>> begin

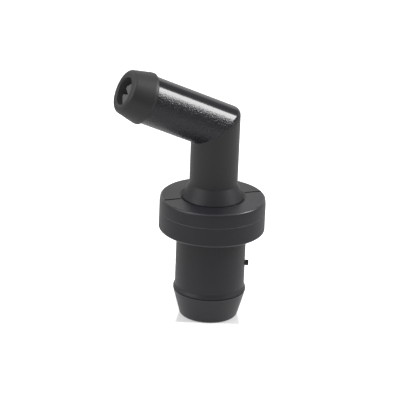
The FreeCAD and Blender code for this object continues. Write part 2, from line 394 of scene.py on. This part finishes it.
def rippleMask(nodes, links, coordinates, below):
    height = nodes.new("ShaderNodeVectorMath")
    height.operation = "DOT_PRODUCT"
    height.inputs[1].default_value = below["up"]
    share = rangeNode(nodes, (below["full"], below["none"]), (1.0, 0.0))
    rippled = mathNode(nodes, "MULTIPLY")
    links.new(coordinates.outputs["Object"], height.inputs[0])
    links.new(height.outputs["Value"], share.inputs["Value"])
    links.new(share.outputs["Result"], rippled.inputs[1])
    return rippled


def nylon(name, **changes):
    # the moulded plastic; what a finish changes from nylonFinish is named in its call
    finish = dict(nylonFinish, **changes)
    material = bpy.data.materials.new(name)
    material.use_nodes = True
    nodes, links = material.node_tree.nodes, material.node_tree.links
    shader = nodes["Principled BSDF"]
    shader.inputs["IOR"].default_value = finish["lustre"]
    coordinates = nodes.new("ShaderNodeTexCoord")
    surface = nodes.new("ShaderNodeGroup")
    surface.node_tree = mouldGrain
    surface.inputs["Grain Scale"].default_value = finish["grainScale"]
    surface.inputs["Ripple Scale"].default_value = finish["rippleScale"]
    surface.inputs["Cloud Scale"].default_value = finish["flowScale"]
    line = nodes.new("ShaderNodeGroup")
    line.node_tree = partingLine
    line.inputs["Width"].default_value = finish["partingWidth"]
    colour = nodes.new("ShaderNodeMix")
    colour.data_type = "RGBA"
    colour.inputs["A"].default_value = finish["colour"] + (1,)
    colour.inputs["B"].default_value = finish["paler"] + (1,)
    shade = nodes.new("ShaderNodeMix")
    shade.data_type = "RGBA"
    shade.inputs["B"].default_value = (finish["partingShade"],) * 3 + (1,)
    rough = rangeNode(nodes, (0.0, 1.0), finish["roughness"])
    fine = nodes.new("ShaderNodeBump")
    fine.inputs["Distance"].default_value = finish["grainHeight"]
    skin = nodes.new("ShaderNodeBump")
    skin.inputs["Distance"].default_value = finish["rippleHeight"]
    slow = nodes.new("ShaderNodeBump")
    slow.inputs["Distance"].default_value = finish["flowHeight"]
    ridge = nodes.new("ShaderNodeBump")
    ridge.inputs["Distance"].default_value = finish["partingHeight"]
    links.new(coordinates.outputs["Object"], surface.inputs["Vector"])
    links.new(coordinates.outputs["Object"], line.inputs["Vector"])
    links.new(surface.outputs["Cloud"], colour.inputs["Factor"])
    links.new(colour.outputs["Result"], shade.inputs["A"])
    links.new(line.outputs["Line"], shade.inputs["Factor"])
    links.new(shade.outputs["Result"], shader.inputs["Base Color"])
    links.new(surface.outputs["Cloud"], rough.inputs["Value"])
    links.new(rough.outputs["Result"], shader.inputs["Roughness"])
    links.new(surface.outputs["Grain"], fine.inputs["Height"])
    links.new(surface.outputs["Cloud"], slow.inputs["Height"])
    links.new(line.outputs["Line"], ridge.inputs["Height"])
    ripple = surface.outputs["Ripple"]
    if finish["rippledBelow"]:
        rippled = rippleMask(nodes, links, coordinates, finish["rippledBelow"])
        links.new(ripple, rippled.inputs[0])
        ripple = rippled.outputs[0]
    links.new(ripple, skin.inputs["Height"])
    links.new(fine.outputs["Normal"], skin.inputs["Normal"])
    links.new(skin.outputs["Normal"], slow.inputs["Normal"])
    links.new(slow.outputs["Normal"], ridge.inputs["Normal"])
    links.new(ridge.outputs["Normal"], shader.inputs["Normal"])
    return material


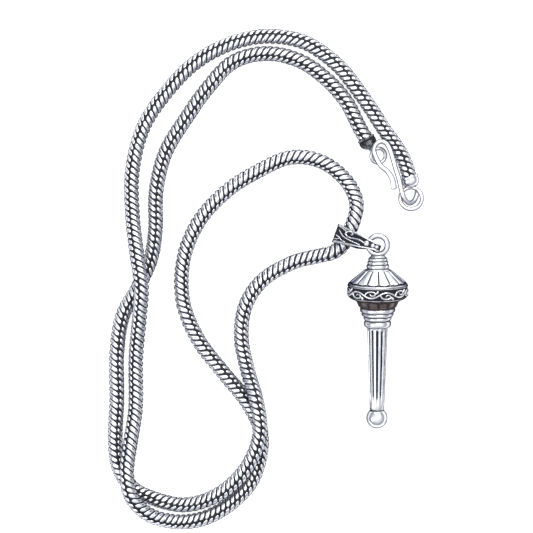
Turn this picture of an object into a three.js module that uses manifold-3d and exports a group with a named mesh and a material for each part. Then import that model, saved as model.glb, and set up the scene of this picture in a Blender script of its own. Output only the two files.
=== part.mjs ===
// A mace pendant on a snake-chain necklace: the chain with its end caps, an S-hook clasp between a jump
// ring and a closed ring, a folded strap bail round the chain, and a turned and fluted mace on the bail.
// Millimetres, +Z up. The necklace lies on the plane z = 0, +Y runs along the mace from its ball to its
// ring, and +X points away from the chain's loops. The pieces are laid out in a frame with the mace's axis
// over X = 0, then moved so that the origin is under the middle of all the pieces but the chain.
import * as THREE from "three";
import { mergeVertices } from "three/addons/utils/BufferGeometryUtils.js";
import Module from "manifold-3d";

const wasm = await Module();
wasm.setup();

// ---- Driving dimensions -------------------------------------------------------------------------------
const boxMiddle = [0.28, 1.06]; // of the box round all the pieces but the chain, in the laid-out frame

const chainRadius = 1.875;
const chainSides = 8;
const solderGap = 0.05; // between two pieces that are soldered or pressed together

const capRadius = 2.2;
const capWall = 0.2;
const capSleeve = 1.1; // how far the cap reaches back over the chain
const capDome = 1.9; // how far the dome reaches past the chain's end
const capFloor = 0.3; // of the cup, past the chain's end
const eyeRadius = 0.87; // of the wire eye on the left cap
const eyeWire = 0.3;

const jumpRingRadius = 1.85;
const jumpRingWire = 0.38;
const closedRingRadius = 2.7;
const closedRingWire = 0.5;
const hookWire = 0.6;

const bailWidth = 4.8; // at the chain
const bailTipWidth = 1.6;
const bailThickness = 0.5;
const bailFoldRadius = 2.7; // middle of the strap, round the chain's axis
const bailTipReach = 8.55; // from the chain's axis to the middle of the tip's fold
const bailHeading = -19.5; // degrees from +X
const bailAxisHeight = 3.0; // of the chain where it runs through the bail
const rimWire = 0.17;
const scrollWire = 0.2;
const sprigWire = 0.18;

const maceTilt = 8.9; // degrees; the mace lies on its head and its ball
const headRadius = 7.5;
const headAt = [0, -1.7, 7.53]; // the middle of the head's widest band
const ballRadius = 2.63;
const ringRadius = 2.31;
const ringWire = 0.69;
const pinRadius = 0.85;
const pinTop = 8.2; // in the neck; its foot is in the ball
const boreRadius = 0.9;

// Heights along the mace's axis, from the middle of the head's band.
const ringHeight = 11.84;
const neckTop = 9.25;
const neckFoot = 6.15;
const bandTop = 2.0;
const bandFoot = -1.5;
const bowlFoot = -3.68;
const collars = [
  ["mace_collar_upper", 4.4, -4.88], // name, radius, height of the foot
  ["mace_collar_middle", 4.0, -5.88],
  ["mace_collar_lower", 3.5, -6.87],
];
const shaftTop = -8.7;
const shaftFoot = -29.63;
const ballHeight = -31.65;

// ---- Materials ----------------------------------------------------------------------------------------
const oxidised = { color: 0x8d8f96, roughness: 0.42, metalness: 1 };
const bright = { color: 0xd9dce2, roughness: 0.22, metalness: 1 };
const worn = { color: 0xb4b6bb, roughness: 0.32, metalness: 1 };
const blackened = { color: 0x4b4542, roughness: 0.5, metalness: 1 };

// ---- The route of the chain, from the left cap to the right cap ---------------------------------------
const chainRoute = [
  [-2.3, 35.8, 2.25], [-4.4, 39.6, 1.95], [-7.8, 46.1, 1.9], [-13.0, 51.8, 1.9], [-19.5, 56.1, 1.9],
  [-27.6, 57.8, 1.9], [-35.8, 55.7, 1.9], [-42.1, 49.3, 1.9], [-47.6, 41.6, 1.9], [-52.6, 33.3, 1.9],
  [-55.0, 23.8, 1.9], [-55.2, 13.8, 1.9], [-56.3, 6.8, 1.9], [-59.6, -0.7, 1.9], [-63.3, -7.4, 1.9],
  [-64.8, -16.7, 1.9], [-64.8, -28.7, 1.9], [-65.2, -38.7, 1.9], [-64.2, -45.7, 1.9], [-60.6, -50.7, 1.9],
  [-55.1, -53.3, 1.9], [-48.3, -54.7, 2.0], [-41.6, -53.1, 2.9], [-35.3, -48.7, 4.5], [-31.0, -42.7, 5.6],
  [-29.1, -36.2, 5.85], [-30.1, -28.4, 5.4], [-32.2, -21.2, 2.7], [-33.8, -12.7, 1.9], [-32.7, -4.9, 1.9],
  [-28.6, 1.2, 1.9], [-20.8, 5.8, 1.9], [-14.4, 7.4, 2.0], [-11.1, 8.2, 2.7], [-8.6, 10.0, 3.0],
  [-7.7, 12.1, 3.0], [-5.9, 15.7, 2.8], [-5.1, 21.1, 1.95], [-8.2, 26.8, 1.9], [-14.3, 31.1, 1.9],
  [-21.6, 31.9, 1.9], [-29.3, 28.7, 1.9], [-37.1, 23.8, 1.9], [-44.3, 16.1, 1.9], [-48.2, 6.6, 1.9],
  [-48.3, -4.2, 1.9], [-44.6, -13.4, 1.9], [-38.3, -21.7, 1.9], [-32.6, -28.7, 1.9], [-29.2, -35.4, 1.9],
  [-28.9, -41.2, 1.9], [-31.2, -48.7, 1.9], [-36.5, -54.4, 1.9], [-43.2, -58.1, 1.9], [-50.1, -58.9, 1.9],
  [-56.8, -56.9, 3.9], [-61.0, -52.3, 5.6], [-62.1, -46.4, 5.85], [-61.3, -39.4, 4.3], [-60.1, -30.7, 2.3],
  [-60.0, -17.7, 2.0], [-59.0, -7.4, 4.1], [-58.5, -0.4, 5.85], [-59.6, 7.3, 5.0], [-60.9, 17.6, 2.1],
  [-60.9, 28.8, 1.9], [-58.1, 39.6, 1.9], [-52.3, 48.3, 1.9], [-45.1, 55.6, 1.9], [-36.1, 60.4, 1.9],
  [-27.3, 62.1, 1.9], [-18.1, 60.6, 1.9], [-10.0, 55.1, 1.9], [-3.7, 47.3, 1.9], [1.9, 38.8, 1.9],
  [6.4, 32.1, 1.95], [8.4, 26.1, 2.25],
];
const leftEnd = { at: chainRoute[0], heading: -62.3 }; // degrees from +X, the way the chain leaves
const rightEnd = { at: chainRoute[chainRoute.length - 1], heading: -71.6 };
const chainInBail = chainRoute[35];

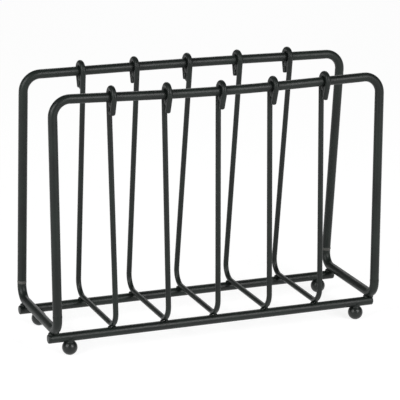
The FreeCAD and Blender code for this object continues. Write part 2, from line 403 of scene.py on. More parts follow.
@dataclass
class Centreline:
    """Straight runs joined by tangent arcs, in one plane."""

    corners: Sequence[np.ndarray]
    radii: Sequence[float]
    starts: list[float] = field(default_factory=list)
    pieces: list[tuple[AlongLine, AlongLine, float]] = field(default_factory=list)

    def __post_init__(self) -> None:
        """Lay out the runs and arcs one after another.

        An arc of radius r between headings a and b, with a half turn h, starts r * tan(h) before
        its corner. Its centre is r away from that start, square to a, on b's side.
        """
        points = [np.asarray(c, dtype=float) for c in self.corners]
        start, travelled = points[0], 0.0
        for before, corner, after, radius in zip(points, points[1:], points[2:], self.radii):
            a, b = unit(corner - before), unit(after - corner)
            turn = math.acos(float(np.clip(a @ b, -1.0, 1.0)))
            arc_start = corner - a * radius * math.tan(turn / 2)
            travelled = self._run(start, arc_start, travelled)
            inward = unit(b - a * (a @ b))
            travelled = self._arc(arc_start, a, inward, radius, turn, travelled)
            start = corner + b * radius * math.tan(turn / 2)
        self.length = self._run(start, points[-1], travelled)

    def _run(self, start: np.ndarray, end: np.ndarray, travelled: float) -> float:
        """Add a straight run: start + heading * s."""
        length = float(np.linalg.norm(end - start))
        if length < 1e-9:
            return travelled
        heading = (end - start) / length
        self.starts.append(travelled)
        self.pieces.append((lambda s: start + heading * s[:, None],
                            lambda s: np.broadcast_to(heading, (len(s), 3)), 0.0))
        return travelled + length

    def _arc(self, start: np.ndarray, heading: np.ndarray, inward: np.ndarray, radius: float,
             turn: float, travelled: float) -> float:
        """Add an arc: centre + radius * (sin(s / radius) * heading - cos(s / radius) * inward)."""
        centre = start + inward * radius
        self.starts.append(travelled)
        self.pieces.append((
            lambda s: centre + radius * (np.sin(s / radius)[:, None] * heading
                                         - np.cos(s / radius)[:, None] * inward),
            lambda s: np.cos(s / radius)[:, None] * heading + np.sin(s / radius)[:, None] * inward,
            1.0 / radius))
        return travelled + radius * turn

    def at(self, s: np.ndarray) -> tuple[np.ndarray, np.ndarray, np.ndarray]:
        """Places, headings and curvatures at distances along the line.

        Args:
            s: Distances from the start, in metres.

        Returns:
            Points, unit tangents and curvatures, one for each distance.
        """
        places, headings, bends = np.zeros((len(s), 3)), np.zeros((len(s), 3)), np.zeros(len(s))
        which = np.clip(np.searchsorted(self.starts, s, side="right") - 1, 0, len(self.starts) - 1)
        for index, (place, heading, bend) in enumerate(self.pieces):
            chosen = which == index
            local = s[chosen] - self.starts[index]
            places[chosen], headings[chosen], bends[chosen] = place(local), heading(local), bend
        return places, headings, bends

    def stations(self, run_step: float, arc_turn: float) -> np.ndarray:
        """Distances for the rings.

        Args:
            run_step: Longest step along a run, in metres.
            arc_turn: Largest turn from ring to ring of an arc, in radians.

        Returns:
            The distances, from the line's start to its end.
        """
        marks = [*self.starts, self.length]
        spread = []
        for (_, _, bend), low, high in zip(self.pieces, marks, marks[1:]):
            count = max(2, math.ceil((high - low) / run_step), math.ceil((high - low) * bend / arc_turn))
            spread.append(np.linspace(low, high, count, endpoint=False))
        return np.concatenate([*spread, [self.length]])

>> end

**Work instructions**: Exactly reproduce the lines that run from the line bearing "Turn this picture" through the line bearing "const solderGap = 0.05;", with both end lines included.

**The completed task**:
Turn this picture of an object into a three.js module that uses manifold-3d and exports a group with a named mesh and a material for each part. Then import that model, saved as model.glb, and set up the scene of this picture in a Blender script of its own. Output only the two files.
=== part.mjs ===
// A mace pendant on a snake-chain necklace: the chain with its end caps, an S-hook clasp between a jump
// ring and a closed ring, a folded strap bail round the chain, and a turned and fluted mace on the bail.
// Millimetres, +Z up. The necklace lies on the plane z = 0, +Y runs along the mace from its ball to its
// ring, and +X points away from the chain's loops. The pieces are laid out in a frame with the mace's axis
// over X = 0, then moved so that the origin is under the middle of all the pieces but the chain.
import * as THREE from "three";
import { mergeVertices } from "three/addons/utils/BufferGeometryUtils.js";
import Module from "manifold-3d";

const wasm = await Module();
wasm.setup();

// ---- Driving dimensions -------------------------------------------------------------------------------
const boxMiddle = [0.28, 1.06]; // of the box round all the pieces but the chain, in the laid-out frame

const chainRadius = 1.875;
const chainSides = 8;
const solderGap = 0.05; // between two pieces that are soldered or pressed together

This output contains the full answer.